Short problem: Starting at the line that contains "outer = top_x", copy every line down to the line that contains "record = json.load(file)", inclusive, exactly as it stands. Omit all other lines.

::: Data provided :::

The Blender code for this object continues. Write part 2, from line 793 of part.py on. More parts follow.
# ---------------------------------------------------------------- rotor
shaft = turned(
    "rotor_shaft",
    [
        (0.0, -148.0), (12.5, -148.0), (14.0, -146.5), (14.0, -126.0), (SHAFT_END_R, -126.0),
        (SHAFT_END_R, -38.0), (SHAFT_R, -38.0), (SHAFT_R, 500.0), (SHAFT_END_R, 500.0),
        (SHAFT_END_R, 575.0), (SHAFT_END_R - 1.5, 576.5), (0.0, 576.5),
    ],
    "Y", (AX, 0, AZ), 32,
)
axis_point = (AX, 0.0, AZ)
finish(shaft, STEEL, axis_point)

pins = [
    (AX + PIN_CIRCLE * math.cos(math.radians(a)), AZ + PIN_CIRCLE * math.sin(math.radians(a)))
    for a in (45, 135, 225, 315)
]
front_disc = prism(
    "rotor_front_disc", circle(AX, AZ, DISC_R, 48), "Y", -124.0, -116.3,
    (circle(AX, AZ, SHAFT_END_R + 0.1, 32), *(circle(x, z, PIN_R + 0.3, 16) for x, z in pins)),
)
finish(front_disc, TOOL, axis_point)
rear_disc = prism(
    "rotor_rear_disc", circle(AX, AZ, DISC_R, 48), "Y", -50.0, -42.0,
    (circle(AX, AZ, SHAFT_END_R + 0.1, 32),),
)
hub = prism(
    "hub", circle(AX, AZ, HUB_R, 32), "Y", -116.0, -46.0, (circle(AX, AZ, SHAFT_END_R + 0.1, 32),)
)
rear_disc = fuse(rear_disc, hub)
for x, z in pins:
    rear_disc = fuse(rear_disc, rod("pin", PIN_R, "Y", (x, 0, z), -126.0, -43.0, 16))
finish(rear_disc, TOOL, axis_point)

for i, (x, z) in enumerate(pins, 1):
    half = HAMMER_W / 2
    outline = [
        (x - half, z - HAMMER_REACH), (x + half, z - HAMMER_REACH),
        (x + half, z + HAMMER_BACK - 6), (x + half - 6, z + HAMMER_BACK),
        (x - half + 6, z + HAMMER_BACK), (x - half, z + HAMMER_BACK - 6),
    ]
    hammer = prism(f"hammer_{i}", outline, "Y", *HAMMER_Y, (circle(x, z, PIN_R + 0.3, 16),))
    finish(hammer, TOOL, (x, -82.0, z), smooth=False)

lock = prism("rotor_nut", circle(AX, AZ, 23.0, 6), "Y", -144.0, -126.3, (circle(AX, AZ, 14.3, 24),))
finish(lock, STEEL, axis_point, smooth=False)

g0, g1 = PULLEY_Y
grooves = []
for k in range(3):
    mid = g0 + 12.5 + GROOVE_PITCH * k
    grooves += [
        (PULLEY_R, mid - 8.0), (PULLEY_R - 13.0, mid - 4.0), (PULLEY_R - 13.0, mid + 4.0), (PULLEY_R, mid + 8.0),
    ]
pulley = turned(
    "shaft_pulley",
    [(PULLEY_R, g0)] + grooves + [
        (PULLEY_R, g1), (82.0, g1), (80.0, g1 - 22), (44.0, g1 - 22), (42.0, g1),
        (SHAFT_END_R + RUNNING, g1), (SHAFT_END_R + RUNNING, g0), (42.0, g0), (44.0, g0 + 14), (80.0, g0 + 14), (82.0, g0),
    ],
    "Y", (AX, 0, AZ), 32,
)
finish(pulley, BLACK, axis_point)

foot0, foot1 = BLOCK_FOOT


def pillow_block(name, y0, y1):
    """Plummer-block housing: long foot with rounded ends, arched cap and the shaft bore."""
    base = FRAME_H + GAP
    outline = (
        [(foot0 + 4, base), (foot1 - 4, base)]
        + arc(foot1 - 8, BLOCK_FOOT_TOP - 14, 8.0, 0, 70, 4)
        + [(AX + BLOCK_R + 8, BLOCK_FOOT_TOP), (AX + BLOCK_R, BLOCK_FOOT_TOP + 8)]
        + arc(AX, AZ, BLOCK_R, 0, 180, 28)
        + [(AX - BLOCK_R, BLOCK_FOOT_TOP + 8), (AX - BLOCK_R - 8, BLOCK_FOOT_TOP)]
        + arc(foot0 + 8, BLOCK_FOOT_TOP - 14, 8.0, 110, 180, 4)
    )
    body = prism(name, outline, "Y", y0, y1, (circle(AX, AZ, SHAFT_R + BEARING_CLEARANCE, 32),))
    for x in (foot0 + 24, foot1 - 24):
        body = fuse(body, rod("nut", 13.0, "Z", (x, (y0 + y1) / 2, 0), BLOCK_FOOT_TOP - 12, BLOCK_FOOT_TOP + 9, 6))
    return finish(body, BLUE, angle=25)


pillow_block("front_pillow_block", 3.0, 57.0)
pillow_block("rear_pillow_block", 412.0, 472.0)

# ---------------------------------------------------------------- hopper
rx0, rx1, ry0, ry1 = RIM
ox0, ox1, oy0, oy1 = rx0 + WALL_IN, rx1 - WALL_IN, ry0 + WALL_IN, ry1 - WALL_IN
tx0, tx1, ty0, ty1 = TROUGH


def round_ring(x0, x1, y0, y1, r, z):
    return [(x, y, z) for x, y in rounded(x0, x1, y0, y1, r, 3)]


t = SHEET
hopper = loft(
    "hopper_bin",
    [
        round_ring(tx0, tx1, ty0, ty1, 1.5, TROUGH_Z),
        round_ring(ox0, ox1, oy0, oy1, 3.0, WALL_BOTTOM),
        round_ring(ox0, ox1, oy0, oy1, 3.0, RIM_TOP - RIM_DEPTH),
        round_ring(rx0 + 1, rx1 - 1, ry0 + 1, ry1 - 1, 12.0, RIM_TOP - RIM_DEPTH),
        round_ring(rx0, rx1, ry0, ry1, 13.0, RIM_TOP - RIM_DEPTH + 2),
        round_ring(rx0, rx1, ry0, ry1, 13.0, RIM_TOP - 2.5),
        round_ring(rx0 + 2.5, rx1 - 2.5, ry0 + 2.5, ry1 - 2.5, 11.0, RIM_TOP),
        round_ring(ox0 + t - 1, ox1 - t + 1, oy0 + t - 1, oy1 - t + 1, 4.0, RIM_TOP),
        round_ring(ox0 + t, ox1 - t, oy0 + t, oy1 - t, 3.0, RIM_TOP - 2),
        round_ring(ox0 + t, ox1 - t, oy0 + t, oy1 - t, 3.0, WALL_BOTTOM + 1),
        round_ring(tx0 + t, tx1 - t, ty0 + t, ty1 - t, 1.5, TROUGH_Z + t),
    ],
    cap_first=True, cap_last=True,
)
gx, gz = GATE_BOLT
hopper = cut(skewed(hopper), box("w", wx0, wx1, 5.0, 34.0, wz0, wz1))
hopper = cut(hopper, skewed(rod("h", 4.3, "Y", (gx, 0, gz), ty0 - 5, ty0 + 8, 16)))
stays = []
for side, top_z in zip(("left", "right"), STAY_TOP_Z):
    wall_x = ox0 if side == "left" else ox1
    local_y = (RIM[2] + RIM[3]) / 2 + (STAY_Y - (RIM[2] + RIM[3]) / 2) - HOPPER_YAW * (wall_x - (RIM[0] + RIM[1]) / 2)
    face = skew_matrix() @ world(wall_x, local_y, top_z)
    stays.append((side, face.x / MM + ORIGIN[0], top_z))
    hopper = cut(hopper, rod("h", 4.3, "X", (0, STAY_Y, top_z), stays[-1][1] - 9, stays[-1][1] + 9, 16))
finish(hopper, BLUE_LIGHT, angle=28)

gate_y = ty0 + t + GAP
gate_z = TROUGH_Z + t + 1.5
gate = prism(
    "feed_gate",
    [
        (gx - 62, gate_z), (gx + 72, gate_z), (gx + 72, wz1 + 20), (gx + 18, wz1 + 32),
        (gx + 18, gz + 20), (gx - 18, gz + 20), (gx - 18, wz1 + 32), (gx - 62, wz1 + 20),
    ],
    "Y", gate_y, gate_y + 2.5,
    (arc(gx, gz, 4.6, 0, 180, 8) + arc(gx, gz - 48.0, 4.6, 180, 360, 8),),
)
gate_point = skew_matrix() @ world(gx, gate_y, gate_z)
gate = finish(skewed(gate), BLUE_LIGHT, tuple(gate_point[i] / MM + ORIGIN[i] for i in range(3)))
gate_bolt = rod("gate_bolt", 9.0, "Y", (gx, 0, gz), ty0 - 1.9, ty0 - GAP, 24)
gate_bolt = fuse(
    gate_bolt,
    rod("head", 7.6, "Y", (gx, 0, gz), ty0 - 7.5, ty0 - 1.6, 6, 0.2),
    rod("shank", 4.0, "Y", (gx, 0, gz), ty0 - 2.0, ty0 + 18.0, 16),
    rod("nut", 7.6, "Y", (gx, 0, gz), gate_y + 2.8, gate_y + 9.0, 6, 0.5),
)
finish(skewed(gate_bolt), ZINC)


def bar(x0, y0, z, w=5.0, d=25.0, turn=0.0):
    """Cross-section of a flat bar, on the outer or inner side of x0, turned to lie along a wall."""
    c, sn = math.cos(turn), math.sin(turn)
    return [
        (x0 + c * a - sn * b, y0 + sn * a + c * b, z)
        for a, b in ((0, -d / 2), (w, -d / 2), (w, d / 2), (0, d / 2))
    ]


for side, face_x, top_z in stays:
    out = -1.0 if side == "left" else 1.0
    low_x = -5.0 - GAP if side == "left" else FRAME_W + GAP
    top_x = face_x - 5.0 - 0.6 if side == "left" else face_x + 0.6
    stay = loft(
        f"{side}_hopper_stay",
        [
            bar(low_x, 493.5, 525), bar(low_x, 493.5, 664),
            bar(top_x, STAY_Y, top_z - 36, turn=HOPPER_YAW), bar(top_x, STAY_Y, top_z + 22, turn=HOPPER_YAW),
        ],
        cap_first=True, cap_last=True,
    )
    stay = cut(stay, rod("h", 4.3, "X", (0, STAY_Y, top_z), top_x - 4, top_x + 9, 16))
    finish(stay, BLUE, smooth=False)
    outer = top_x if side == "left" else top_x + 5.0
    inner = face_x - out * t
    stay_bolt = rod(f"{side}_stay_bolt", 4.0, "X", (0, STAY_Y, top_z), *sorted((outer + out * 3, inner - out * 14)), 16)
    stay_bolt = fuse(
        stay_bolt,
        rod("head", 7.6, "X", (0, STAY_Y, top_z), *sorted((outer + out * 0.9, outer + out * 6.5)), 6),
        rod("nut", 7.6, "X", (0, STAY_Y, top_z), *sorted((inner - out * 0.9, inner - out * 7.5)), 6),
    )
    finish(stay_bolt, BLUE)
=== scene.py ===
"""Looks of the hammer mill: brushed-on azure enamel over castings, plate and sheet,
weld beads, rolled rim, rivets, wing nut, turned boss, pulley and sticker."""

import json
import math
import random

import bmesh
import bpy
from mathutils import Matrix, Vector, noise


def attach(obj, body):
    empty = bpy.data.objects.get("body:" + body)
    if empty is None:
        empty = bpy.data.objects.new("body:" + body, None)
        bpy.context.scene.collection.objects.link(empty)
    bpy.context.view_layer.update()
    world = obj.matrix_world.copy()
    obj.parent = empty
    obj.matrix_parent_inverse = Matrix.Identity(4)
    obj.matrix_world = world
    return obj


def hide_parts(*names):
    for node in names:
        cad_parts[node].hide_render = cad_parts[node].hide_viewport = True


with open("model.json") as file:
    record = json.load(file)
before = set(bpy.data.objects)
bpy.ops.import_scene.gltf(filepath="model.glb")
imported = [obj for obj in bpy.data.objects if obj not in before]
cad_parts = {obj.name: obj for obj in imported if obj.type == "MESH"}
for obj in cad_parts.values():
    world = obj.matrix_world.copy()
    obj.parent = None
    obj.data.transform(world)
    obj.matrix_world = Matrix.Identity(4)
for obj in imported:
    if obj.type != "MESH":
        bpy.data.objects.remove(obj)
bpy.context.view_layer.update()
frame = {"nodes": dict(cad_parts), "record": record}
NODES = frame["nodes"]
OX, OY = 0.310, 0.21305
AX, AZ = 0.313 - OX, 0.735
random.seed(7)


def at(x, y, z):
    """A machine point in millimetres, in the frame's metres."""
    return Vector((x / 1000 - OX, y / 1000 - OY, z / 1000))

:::

Result of the task:
    outer = top_x if side == "left" else top_x + 5.0
    inner = face_x - out * t
    stay_bolt = rod(f"{side}_stay_bolt", 4.0, "X", (0, STAY_Y, top_z), *sorted((outer + out * 3, inner - out * 14)), 16)
    stay_bolt = fuse(
        stay_bolt,
        rod("head", 7.6, "X", (0, STAY_Y, top_z), *sorted((outer + out * 0.9, outer + out * 6.5)), 6),
        rod("nut", 7.6, "X", (0, STAY_Y, top_z), *sorted((inner - out * 0.9, inner - out * 7.5)), 6),
    )
    finish(stay_bolt, BLUE)
=== scene.py ===
"""Looks of the hammer mill: brushed-on azure enamel over castings, plate and sheet,
weld beads, rolled rim, rivets, wing nut, turned boss, pulley and sticker."""

import json
import math
import random

import bmesh
import bpy
from mathutils import Matrix, Vector, noise


def attach(obj, body):
    empty = bpy.data.objects.get("body:" + body)
    if empty is None:
        empty = bpy.data.objects.new("body:" + body, None)
        bpy.context.scene.collection.objects.link(empty)
    bpy.context.view_layer.update()
    world = obj.matrix_world.copy()
    obj.parent = empty
    obj.matrix_parent_inverse = Matrix.Identity(4)
    obj.matrix_world = world
    return obj


def hide_parts(*names):
    for node in names:
        cad_parts[node].hide_render = cad_parts[node].hide_viewport = True


with open("model.json") as file:
    record = json.load(file)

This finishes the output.